## [Task requirements]
Repeat the whole listing below, word for word.

— start of Information provided —

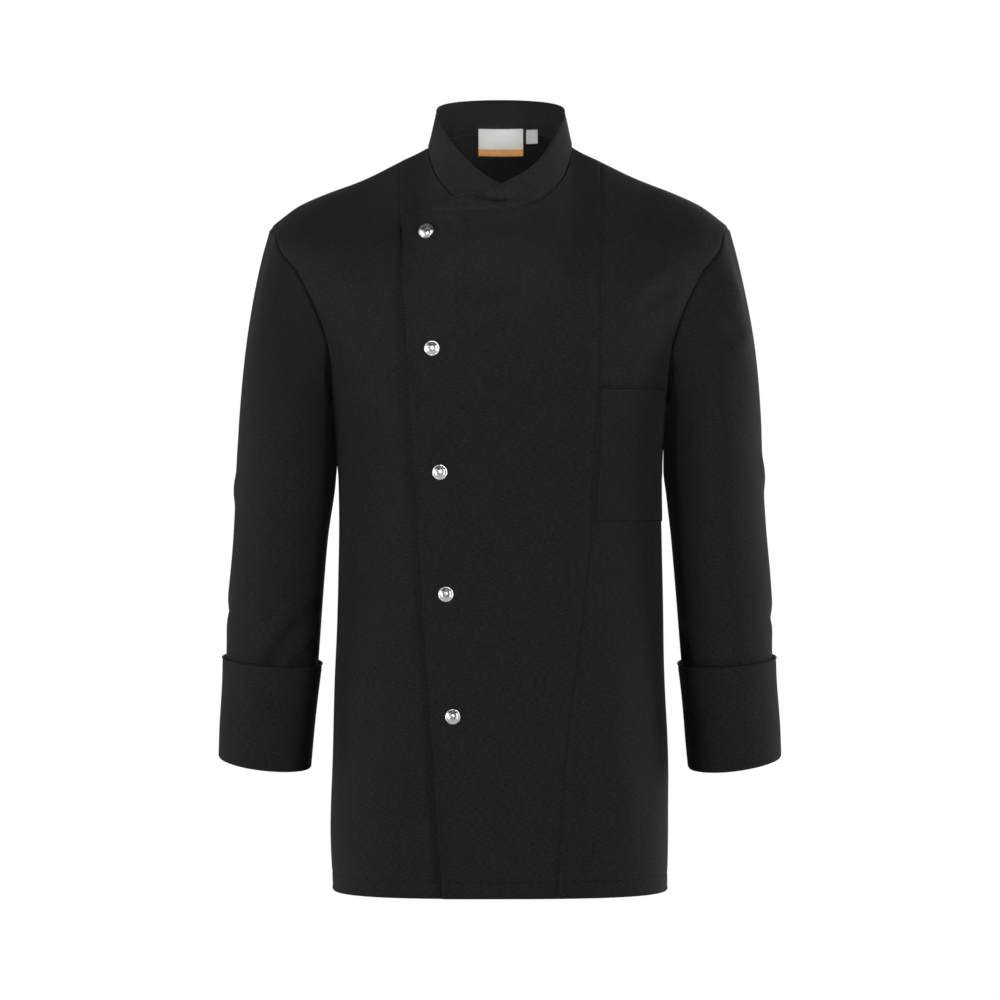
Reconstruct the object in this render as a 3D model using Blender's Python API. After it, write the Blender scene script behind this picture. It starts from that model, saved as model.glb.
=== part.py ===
"""A long-sleeved chef jacket, hollow as it hangs on its wearer: a wrap-over front closed by five press
studs, a stand collar whose ends cross, set-in sleeves with turned-back cuffs, and one chest pocket.

Metres, +Z up. X runs to the wearer's left, and the front faces -Y. The origin lies midway between the
two points where the shoulder seams meet the collar, where the wearer's shoulders carry the jacket.
One form holds the whole outer surface, laid out as the panels are cut. Each panel is cut from it, trimmed
along its seams and given the thickness of the cloth.
"""

import math
from collections import namedtuple

import bmesh
import bpy
from mathutils import Vector
from mathutils.bvhtree import BVHTree

# The cloth and how it is put together.
CLOTH = 0.0015  # thickness of a made-up panel
SEAM_GAP = 0.0003  # between neighbours
LAP = 0.0039  # step from the under front to the front that laps over it
LAP_HALF_WIDTH = 0.100  # the step is shared out over this much on either side of the centre line
LAP_FADES = 0.045  # the step runs out over this distance from the shoulder line
SLOPE_STEP = 0.0005
CUFF_LOOSE = 0.0023  # how far the turned-back cuff stands off the sleeve
SHARPEST = 1.3  # most that a folded seam may thicken the cloth

# Heights and widths of the cut.
HEM = -0.761
ARMPIT = -0.270
NECK_HALF = 0.0735  # half of the neck opening, at the shoulder seams
NECK_FRONT = 0.0708  # drop of the neckline at the centre front
NECK_BACK = 0.0200  # rise of the neckline at the centre back
SEAM_AT_SHOULDER = 0.103  # where the panel seams start on the shoulder seam
SHOULDER_TIP = 0.235
ARMHOLE_MIDDLE = -0.175
ARMHOLE_HALF = 0.095
ARMHOLE_FRONT = 0.073  # how far the armhole reaches forwards of the shoulder seam
ARMHOLE_BACK = 0.080

# The body's section at each height: a rounded oblong, deeper in front than behind.
Level = namedtuple("Level", "height half_width front back square")
LEVELS = (
    Level(-0.761, 0.1722, 0.140, 0.122, 3.0),
    Level(-0.700, 0.1736, 0.137, 0.120, 2.9),
    Level(-0.560, 0.1697, 0.129, 0.110, 2.7),
    Level(-0.450, 0.1665, 0.123, 0.102, 2.6),
    Level(-0.340, 0.1653, 0.121, 0.104, 2.6),
    Level(-0.300, 0.1672, 0.121, 0.109, 2.6),
    Level(-0.270, 0.1705, 0.121, 0.112, 2.6),
    Level(-0.225, 0.1825, 0.1205, 0.115, 2.6),
    Level(-0.183, 0.2000, 0.119, 0.117, 2.6),
    Level(-0.132, 0.2305, 0.111, 0.117, 2.6),
    Level(-0.103, 0.2850, 0.106, 0.117, 2.6),
    Level(-0.080, 0.3900, 0.100, 0.117, 2.6),
    Level(-0.020, 0.5000, 0.092, 0.115, 2.6),
    Level(0.045, 0.5000, 0.086, 0.112, 2.6),
)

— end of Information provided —

## [Result of the task]
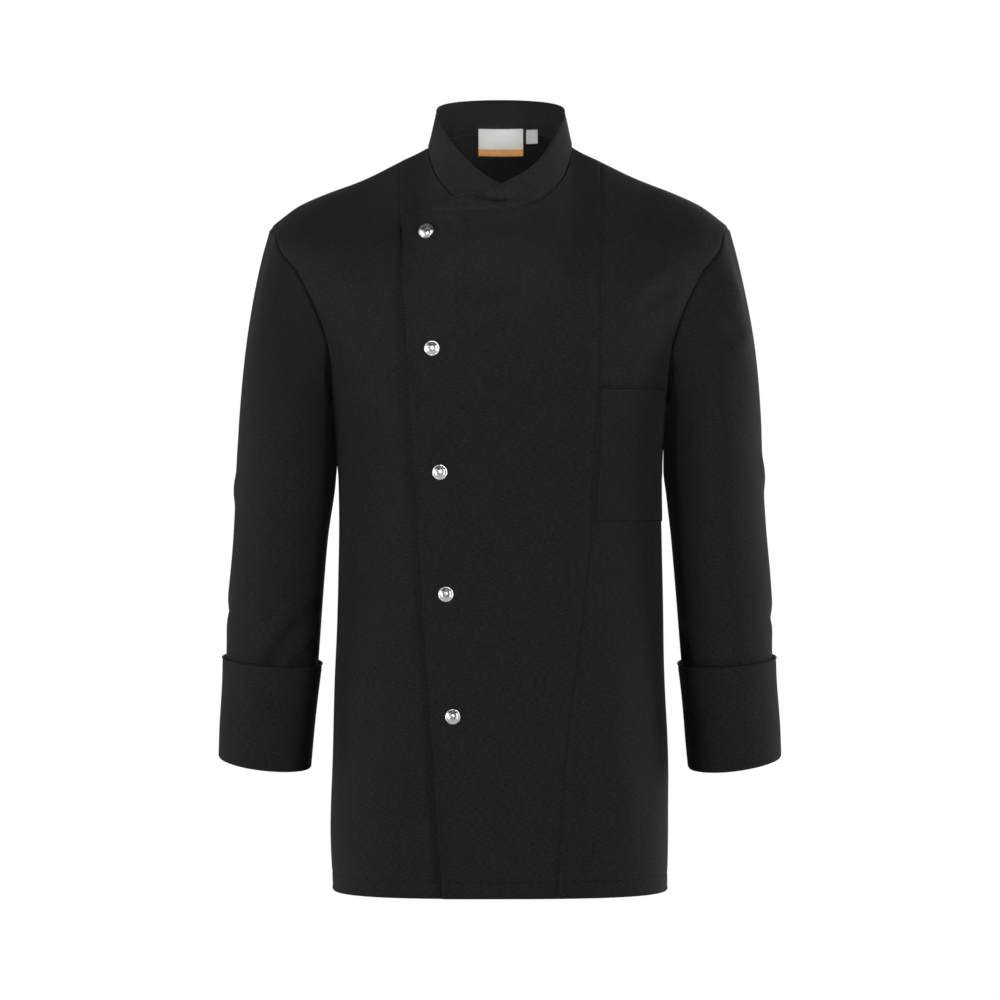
Reconstruct the object in this render as a 3D model using Blender's Python API. After it, write the Blender scene script behind this picture. It starts from that model, saved as model.glb.
=== part.py ===
"""A long-sleeved chef jacket, hollow as it hangs on its wearer: a wrap-over front closed by five press
studs, a stand collar whose ends cross, set-in sleeves with turned-back cuffs, and one chest pocket.

Metres, +Z up. X runs to the wearer's left, and the front faces -Y. The origin lies midway between the
two points where the shoulder seams meet the collar, where the wearer's shoulders carry the jacket.
One form holds the whole outer surface, laid out as the panels are cut. Each panel is cut from it, trimmed
along its seams and given the thickness of the cloth.
"""

import math
from collections import namedtuple

import bmesh
import bpy
from mathutils import Vector
from mathutils.bvhtree import BVHTree

# The cloth and how it is put together.
CLOTH = 0.0015  # thickness of a made-up panel
SEAM_GAP = 0.0003  # between neighbours
LAP = 0.0039  # step from the under front to the front that laps over it
LAP_HALF_WIDTH = 0.100  # the step is shared out over this much on either side of the centre line
LAP_FADES = 0.045  # the step runs out over this distance from the shoulder line
SLOPE_STEP = 0.0005
CUFF_LOOSE = 0.0023  # how far the turned-back cuff stands off the sleeve
SHARPEST = 1.3  # most that a folded seam may thicken the cloth

# Heights and widths of the cut.
HEM = -0.761
ARMPIT = -0.270
NECK_HALF = 0.0735  # half of the neck opening, at the shoulder seams
NECK_FRONT = 0.0708  # drop of the neckline at the centre front
NECK_BACK = 0.0200  # rise of the neckline at the centre back
SEAM_AT_SHOULDER = 0.103  # where the panel seams start on the shoulder seam
SHOULDER_TIP = 0.235
ARMHOLE_MIDDLE = -0.175
ARMHOLE_HALF = 0.095
ARMHOLE_FRONT = 0.073  # how far the armhole reaches forwards of the shoulder seam
ARMHOLE_BACK = 0.080

# The body's section at each height: a rounded oblong, deeper in front than behind.
Level = namedtuple("Level", "height half_width front back square")
LEVELS = (
    Level(-0.761, 0.1722, 0.140, 0.122, 3.0),
    Level(-0.700, 0.1736, 0.137, 0.120, 2.9),
    Level(-0.560, 0.1697, 0.129, 0.110, 2.7),
    Level(-0.450, 0.1665, 0.123, 0.102, 2.6),
    Level(-0.340, 0.1653, 0.121, 0.104, 2.6),
    Level(-0.300, 0.1672, 0.121, 0.109, 2.6),
    Level(-0.270, 0.1705, 0.121, 0.112, 2.6),
    Level(-0.225, 0.1825, 0.1205, 0.115, 2.6),
    Level(-0.183, 0.2000, 0.119, 0.117, 2.6),
    Level(-0.132, 0.2305, 0.111, 0.117, 2.6),
    Level(-0.103, 0.2850, 0.106, 0.117, 2.6),
    Level(-0.080, 0.3900, 0.100, 0.117, 2.6),
    Level(-0.020, 0.5000, 0.092, 0.115, 2.6),
    Level(0.045, 0.5000, 0.086, 0.112, 2.6),
)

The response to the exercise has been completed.